CHALLENGE: Locate the line that contains "Reconstruct the object" in the entries below, then repeat it and every following line through the line that contains "pitch = 7.62", exactly, and no others.

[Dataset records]
┏━━
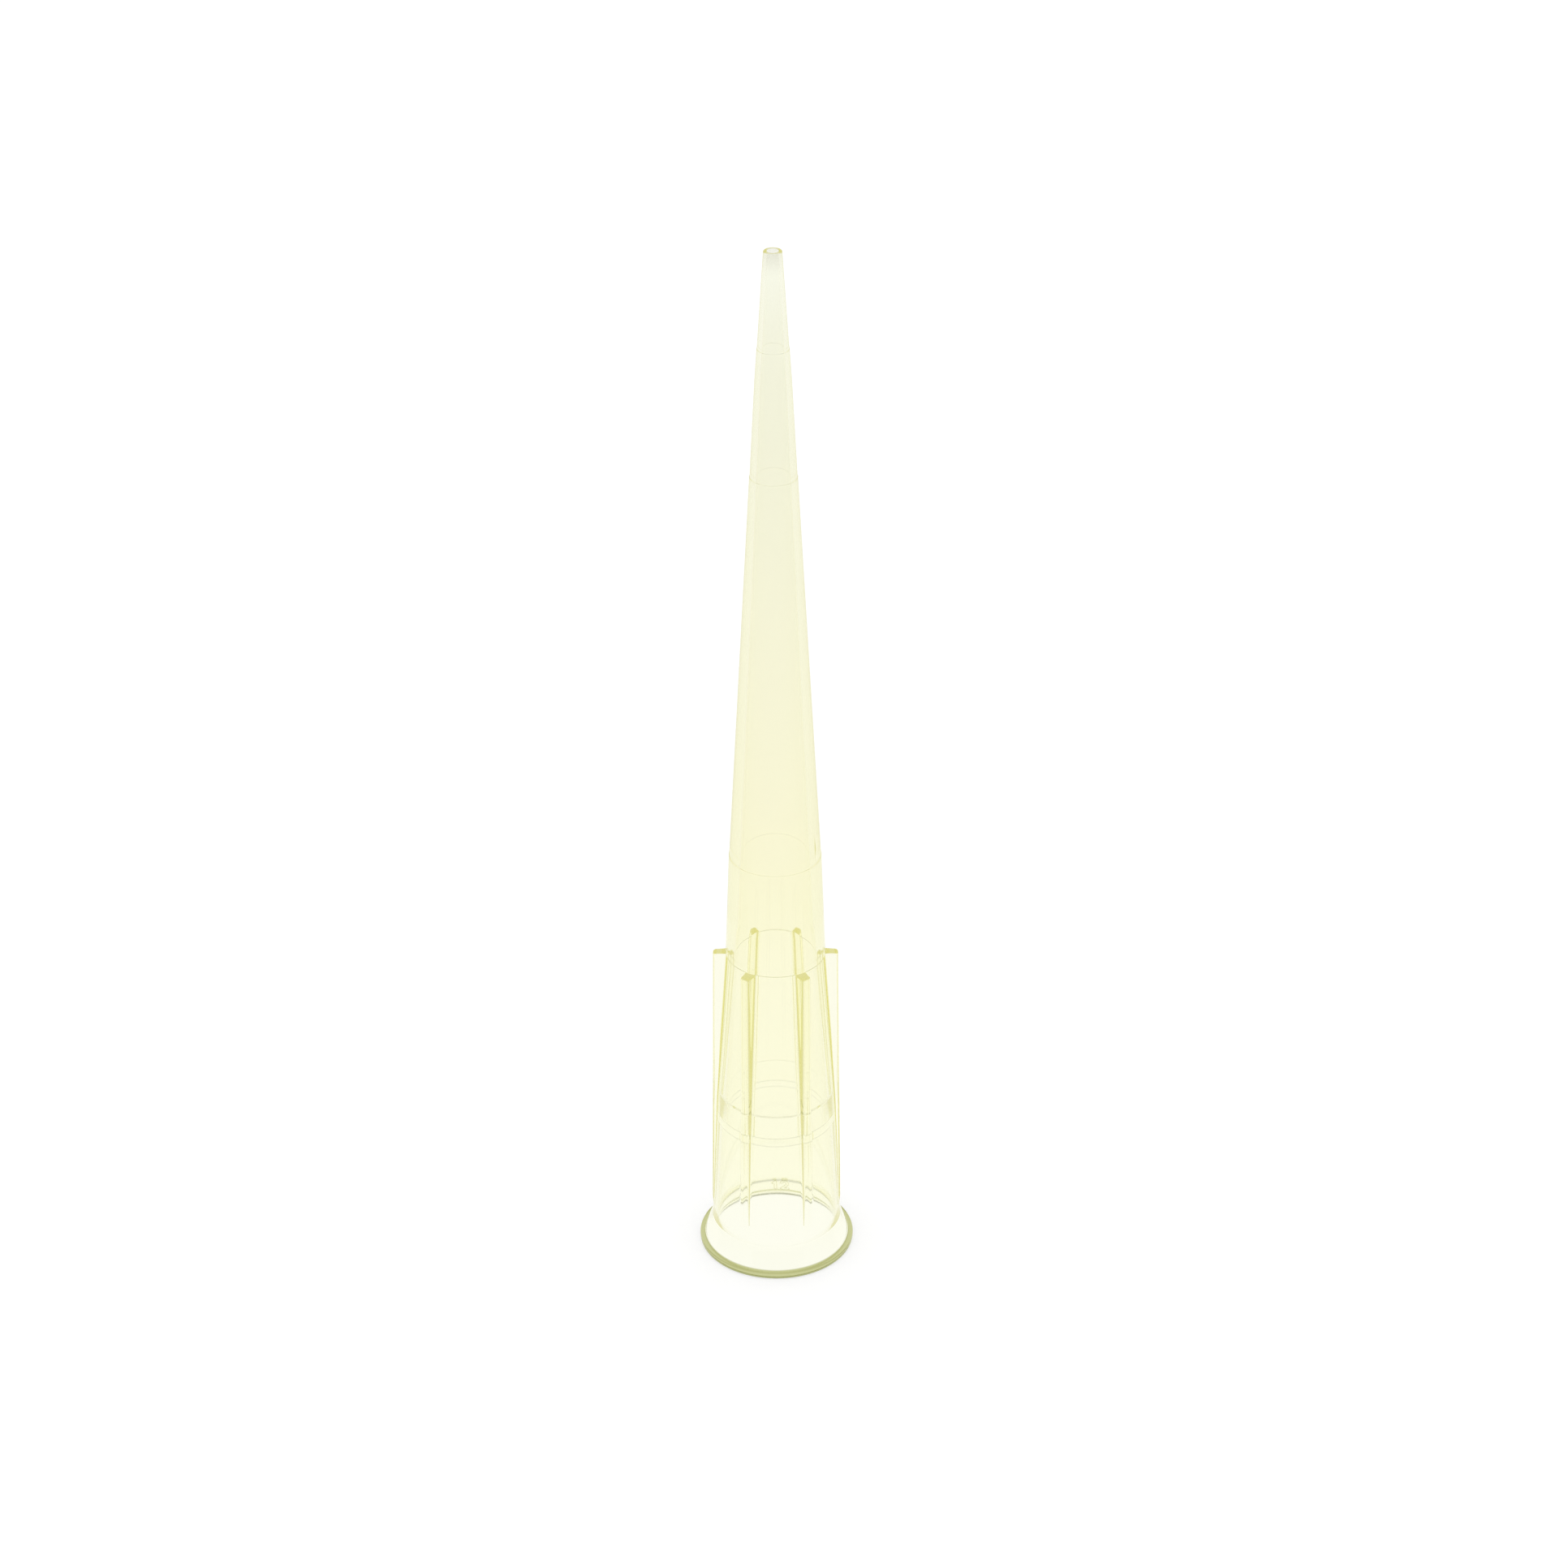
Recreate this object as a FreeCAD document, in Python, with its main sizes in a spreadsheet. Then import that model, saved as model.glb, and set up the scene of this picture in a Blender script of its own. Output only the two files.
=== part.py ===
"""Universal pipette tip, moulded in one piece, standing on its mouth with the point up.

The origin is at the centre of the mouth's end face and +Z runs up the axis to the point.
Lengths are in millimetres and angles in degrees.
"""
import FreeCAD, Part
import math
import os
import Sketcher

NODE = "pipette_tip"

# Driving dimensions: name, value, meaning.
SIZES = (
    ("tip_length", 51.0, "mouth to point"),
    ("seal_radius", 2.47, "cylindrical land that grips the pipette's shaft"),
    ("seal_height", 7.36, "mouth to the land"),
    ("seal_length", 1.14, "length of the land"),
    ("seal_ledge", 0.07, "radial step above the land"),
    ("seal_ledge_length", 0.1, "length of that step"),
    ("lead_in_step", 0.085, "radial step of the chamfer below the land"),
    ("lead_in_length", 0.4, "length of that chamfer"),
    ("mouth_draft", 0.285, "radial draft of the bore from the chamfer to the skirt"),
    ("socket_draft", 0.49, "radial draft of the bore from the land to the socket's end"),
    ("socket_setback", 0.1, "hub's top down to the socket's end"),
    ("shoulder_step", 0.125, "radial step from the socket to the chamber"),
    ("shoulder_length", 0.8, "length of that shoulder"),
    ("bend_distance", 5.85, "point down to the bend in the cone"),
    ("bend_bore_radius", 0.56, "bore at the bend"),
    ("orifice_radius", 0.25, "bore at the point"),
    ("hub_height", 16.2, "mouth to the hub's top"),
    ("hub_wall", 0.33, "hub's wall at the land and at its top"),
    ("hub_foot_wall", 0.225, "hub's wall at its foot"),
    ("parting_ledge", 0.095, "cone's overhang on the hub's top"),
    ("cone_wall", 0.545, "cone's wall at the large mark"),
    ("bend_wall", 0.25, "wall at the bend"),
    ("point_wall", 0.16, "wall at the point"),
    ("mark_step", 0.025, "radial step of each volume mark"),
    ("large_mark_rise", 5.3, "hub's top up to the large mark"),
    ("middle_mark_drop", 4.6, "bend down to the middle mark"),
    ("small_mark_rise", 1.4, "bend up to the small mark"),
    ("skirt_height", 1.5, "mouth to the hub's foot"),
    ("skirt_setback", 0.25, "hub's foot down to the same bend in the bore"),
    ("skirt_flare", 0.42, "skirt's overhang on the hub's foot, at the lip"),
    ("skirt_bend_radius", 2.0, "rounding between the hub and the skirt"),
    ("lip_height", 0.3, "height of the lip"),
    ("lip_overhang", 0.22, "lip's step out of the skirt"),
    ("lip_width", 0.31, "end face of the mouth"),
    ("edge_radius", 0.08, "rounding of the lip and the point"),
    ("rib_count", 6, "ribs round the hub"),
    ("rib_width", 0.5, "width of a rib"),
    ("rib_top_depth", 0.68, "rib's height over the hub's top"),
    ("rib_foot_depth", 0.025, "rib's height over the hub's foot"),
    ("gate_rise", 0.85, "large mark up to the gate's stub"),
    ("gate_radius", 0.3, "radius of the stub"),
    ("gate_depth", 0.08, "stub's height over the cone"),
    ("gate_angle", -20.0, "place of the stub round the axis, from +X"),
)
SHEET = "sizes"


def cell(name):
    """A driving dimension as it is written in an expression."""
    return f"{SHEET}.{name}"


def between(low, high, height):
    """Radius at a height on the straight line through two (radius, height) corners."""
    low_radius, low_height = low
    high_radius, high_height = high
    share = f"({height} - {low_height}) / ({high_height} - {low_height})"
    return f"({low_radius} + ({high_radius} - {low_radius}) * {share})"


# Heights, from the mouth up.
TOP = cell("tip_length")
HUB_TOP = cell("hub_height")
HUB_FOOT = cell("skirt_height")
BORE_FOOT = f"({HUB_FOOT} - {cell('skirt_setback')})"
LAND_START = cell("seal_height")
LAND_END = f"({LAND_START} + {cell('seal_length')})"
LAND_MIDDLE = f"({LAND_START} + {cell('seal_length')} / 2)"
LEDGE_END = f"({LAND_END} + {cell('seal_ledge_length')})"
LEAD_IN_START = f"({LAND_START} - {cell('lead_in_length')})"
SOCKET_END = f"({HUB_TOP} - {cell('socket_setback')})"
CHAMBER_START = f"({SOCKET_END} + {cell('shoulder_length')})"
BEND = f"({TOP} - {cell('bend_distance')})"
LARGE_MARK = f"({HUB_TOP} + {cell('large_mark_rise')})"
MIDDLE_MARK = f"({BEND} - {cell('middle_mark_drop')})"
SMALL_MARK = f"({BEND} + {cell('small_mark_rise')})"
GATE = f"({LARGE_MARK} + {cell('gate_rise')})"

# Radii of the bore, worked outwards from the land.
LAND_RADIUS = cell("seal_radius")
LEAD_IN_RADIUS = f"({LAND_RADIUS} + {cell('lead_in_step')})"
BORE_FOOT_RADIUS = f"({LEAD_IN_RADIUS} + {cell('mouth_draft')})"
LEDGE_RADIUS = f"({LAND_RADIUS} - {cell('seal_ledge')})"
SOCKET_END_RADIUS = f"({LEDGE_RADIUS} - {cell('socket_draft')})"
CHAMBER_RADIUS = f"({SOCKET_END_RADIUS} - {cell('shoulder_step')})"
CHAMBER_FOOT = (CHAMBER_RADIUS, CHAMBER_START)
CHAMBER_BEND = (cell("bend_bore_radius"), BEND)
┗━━
┏━━
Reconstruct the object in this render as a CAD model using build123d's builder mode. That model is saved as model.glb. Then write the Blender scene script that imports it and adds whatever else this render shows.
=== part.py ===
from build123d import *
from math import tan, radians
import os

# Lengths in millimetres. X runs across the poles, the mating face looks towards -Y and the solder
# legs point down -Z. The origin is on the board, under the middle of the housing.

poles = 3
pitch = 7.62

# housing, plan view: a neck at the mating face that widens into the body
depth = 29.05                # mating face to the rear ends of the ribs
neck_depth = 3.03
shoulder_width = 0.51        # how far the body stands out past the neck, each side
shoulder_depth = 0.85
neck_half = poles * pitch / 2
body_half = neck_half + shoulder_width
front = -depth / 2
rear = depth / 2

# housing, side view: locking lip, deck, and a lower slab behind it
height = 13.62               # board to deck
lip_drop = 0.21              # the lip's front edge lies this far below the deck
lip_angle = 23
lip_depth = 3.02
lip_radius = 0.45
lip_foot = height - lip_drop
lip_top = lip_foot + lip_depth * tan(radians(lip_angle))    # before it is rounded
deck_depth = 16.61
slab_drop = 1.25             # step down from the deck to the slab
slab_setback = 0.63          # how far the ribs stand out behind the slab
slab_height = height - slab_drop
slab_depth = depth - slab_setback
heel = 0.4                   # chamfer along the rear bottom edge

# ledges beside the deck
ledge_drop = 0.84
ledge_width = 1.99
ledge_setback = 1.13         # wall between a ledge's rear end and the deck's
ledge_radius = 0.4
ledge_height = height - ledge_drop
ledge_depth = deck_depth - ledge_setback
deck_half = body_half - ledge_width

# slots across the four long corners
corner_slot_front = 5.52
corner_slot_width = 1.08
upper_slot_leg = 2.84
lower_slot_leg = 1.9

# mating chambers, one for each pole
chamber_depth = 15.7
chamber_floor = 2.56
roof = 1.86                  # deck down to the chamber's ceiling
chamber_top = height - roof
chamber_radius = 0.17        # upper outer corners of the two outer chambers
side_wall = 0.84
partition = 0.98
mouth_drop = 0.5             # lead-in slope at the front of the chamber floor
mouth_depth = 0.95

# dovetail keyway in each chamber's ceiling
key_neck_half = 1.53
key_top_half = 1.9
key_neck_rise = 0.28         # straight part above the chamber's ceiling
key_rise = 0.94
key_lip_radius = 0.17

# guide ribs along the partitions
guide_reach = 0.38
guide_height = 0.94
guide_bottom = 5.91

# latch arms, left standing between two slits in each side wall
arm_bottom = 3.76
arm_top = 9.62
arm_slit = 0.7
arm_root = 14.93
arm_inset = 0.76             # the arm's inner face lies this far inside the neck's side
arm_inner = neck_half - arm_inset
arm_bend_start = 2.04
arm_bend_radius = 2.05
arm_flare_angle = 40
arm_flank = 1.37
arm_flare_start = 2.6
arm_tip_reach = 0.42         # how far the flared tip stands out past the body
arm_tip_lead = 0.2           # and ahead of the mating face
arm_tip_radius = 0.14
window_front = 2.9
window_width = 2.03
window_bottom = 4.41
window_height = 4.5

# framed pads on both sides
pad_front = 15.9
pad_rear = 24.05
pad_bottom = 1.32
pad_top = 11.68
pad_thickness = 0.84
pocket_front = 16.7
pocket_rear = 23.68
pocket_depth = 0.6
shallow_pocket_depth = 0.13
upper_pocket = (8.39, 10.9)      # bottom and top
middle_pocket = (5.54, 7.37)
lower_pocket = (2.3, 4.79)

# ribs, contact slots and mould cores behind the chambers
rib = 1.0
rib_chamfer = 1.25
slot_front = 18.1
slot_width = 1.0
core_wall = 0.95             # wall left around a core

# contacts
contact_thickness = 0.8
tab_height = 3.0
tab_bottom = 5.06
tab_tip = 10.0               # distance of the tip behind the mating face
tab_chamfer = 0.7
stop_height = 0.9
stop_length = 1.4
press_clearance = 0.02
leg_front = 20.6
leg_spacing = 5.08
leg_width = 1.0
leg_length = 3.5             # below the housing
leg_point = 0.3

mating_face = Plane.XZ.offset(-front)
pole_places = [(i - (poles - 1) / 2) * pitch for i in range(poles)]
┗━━
THE SOLUTION:
Reconstruct the object in this render as a CAD model using build123d's builder mode. That model is saved as model.glb. Then write the Blender scene script that imports it and adds whatever else this render shows.
=== part.py ===
from build123d import *
from math import tan, radians
import os

# Lengths in millimetres. X runs across the poles, the mating face looks towards -Y and the solder
# legs point down -Z. The origin is on the board, under the middle of the housing.

poles = 3
pitch = 7.62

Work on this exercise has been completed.